She reads a few pages of ‘The Sunset Club’ every morning. The twilight cover of the book stands in contrast to the bright morning light coming in from the window, as the train chugs along the rather monotonous Gurgaon route. Each time the train halts at a station, her book flips several pages. Mentally, she curses the number of people the capital has. And, occasionally, also the passenger who cannot stand without treading on her newly bought shoes.
Next to her, another passenger fiddles with her purse, debating if she should bring out the novel she has painstakingly carried from home. Somehow, she lacks the confidence required to read in the metro and is afraid of getting jostled over and hurt. She gazes enviously at a contemporary – cozily seated and browsing through the evening newspaper.
In another corner of the coach, two women get into a squabble. I get into the women’s compartment to avoid being jostled and pushed. Like I come here to listen to your temper, screams the other one. Phone networks act up, leaving conversations unfinished, often misunderstood.

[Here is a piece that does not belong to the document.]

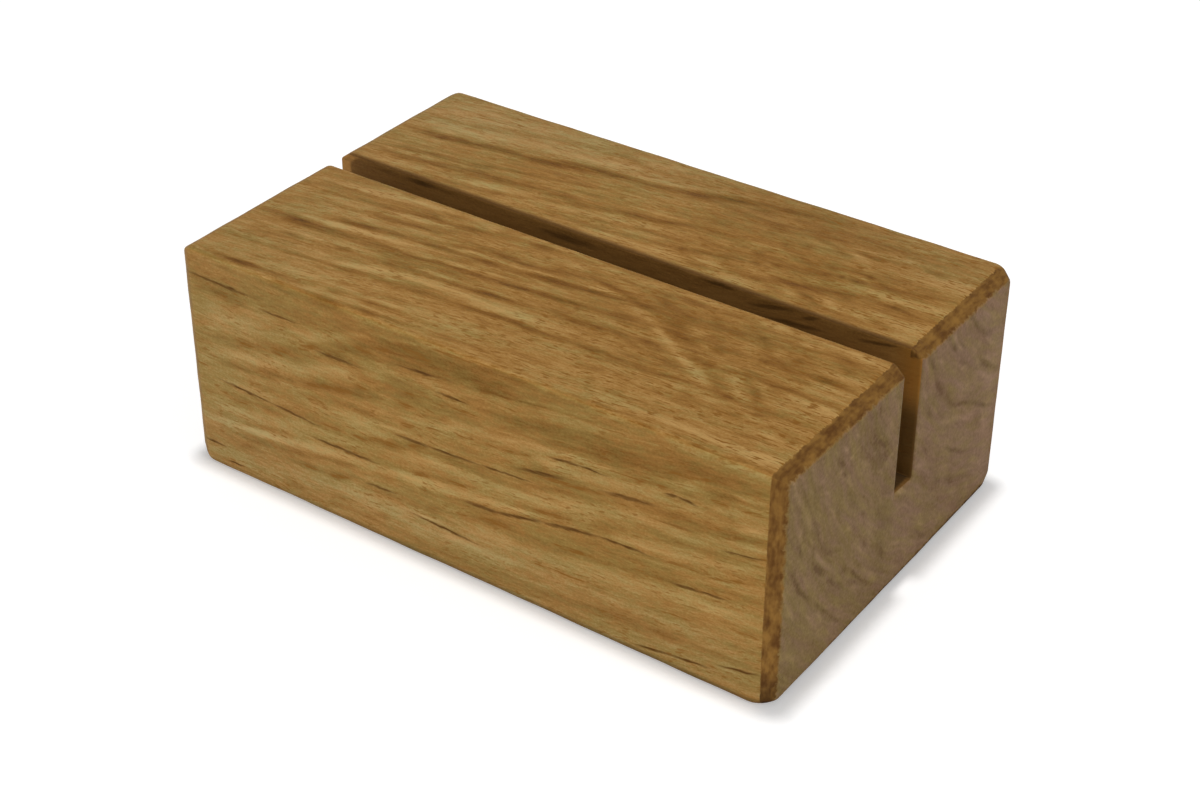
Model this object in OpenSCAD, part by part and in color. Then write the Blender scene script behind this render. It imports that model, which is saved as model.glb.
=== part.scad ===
// Place card holder: one block of solid oak with a card slot sawn along its length.
// X runs along the slot, the front face looks towards -Y and +Z is up.
// The origin is the centre of the base.

/* [Block] */
// Length of the block, along the slot
block_length = 80; // [50:1:160]
// Width of the block, from its front face to its back face
block_width = 50; // [36:1:90]
// Height of the block
block_height = 29.2; // [23:0.2:60]

/* [Card slot] */
// Width of the saw cut that holds the card
slot_width = 3.6; // [1.5:0.1:6]
// Depth of the saw cut below the top face
slot_depth = 16.2; // [6:0.2:19]
// Distance from the front face to the near wall of the slot
slot_from_front = 24.8; // [8:0.2:26]

/* [Edges] */
// How far the bevel at each end reaches along the block
bevel_run = 1.5; // [0.4:0.1:3]
// How far the same bevel reaches in from the edges of the end face
bevel_drop = 1.1; // [0.4:0.1:3]
// Radius of the four long edges
edge_radius = 0.6; // [0.2:0.1:2]
// Size of the eased edges along the mouth of the slot
mouth_ease = 0.2; // [0.1:0.05:0.6]
// Size of the eased edges where the slot leaves the end faces
exit_ease = 0.4; // [0.1:0.05:0.8]

/* [Hidden] */
$fn = 48;
oak_color = "#a07c46";

// Overrun of every cut past the face that it leaves through
cut_overrun = 1;

half_length = block_length / 2;
half_width = block_width / 2;
mid_height = block_height / 2;
slot_near_y = slot_from_front - half_width;
slot_far_y = slot_near_y + slot_width;
slot_floor_z = block_height - slot_depth;

// An outline drawn in Y and Z, extruded along X and centred on the origin
module along_x(span) {
    rotate([90, 0, 90])
        linear_extrude(height = span, center = true)
            children();
}

// An outline drawn in X and Z, extruded along Y and centred on the origin
module along_y(span) {
    rotate([90, 0, 0])
        linear_extrude(height = span, center = true)
            children();
}

// What is taken off one square corner at the origin to leave it round
module corner_waste(radius) {
    translate([-radius, -radius])
        difference() {
            square(radius + cut_overrun);
            circle(r = radius);
        }
}

// Cross-section of the block, with its four long edges rounded
module cross_section() {
    difference() {
        translate([-half_width, 0])
            square([block_width, block_height]);
        translate([0, mid_height])
            for (side = [0, 1], end = [0, 1])
                mirror([side, 0])
                    mirror([0, end])
                        translate([half_width, mid_height])
                            corner_waste(edge_radius);
    }
}

// Triangle taken off a square corner at the origin, where a bevel runs back
// along the first axis and drops down the second. It reaches past both faces
module bevel_waste(run, drop) {
    beyond_run = cut_overrun * run / drop;
    polygon([
        [-run - beyond_run, cut_overrun],
        [cut_overrun, -drop - cut_overrun * drop / run],
        [cut_overrun, cut_overrun]
    ]);
}

// Bevels round the end face at +X: above and below, then front and back
module end_bevel_waste() {
    for (side = [0, 1]) {
        translate([0, 0, mid_height])
            mirror([0, 0, side])
                along_y(block_width + 2 * cut_overrun)
                    translate([half_length, mid_height])
                        bevel_waste(bevel_run, bevel_drop);
        mirror([0, side, 0])
            translate([half_length, half_width, -cut_overrun])
                linear_extrude(height = block_height + 2 * cut_overrun)
                    bevel_waste(bevel_run, bevel_drop);
    }
}

// The saw cut in cross-section, a little wider at its mouth
module slot_section() {
    polygon([
        [slot_near_y, slot_floor_z],
        [slot_far_y, slot_floor_z],
        [slot_far_y, block_height - mouth_ease],
        [slot_far_y + mouth_ease + cut_overrun, block_height + cut_overrun],
        [slot_near_y - mouth_ease - cut_overrun, block_height + cut_overrun],
        [slot_near_y, block_height - mouth_ease]
    ]);
}

// Flare that eases both walls and the floor of the slot at the +X end face
module slot_exit_waste() {
    flare_start = half_length - exit_ease;
    flare_end = half_length + cut_overrun;
    flare = exit_ease + cut_overrun;
    intersection() {
        linear_extrude(height = block_height + cut_overrun)
            polygon([
                [flare_start, slot_near_y],
                [flare_end, slot_near_y - flare],
                [flare_end, slot_far_y + flare],
                [flare_start, slot_far_y]
            ]);
        along_y(block_width)
            polygon([
                [flare_start, slot_floor_z],
                [flare_end, slot_floor_z - flare],
                [flare_end, block_height + cut_overrun],
                [flare_start, block_height + cut_overrun]
            ]);
    }
}

module oak_block() {
    color(oak_color)
        difference() {
            along_x(block_length)
                cross_section();
            along_x(block_length + 2 * cut_overrun)
                slot_section();
            for (end = [0, 1])
                mirror([end, 0, 0]) {
                    end_bevel_waste();
                    slot_exit_waste();
                }
        }
}

oak_block();
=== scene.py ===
"""Looks of the place card holder: a block of solid oak with a card slot sawn along it.

The block is one closed mesh, made in the CAD part's own frame: X runs along the slot, the front face looks towards
-Y, +Z is up, and the origin is the centre of the base. The mesh and the oak's grain are laid out in millimetres, so
that the rings run through all the faces alike. The stage, the lamps and the camera are in metres.
"""

import math

import bpy
import numpy as np
from mathutils import Euler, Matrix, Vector


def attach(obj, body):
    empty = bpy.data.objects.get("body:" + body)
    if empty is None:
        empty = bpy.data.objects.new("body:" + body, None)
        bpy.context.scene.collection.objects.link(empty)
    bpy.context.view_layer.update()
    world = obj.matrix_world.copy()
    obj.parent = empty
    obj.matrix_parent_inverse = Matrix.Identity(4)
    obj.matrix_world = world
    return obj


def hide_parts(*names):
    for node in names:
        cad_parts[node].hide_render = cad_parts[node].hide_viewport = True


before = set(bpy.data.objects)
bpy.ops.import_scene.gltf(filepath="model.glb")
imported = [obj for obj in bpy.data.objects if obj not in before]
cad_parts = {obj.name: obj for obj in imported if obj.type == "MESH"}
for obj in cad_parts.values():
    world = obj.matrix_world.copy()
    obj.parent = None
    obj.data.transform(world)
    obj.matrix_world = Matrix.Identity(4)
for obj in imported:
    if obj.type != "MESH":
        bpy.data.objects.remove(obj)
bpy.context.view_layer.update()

MM = 0.001
MM_PER_METRE = 1000.0

# The CAD part's sizes
HALF_LENGTH = 40.0
HALF_WIDTH = 25.0
HEIGHT = 29.2
MID_HEIGHT = HEIGHT / 2
BEVEL_RUN = 1.5
BEVEL_DROP = 1.1
EDGE_RADIUS = 0.6
SLOT_NEAR = -0.2
SLOT_FAR = 3.4
SLOT_FLOOR = 13.0
SLOT_MIDDLE = (SLOT_NEAR + SLOT_FAR) / 2
SLOT_HALF = (SLOT_FAR - SLOT_NEAR) / 2

# Uneven lines that sanding by hand leaves, as waves of (length, phase) in mm and radians
LONG_EDGE_WAVES = [(31.0, 0.4), (12.7, 2.0), (7.3, 4.1)]
BEVEL_WAVES = [(23.0, 0.9), (11.1, 3.0), (5.9, 1.2)]
MOUTH_WAVES = [(9.0, 0.2), (4.7, 1.7)]

# How much smaller the end bevels are below and at the back, and how deep the block's corners are knocked off
SMALLER_BELOW = 0.30
SMALLER_BEHIND = 0.25
CORNER_DEPTH = 1.0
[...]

It starts getting dark by the time the train leaves Gurgaon. Lights come alive in temples and restaurants, as also on the roads, as cars rush home. Someone calls up her mother-in-law. I will be late tonight, she says. Don’t worry though; I will manage dinner in time. Subsequently, she stamps over the feet of someone reclining by the door. Can you not see how this place is far too crowded for you to doze off, she replies to an indignant cry. Someone’s box of grapes collides with the floor, while another hungry soul continues munching potato chips, just about obstructing a “No Eating or Drinking” board with her handbag.
At Hauz Khas station, the queue to exit seems far too long. There are several happy faces, pleased to be going out into the evening. They call friends and make dinner party plans. An elderly lady struggles with the ticket slot. She can’t quite figure out the coin-shaped token needs to be dropped in, much to the exasperation of people behind her. They scowl and groan till a helpful official shows her the way. She laughs at herself, making a comment on how silly she was, unmindful of the sighs of relief that go out behind her.
It would be daylight in a couple of hours. Another day would begin. The metro would again embark on its lonely, traffic-free route, chock-full of people chugging along in its air-conditioned coaches. When I walk out into the rapidly descending night however, that’s not what I think of. I breathe in, pleasant thoughts of food, soft sheets and people waiting to listen to how my day was filling my mind.
No matter how exasperating mornings can sometimes be, in times like these, I feel truly blessed.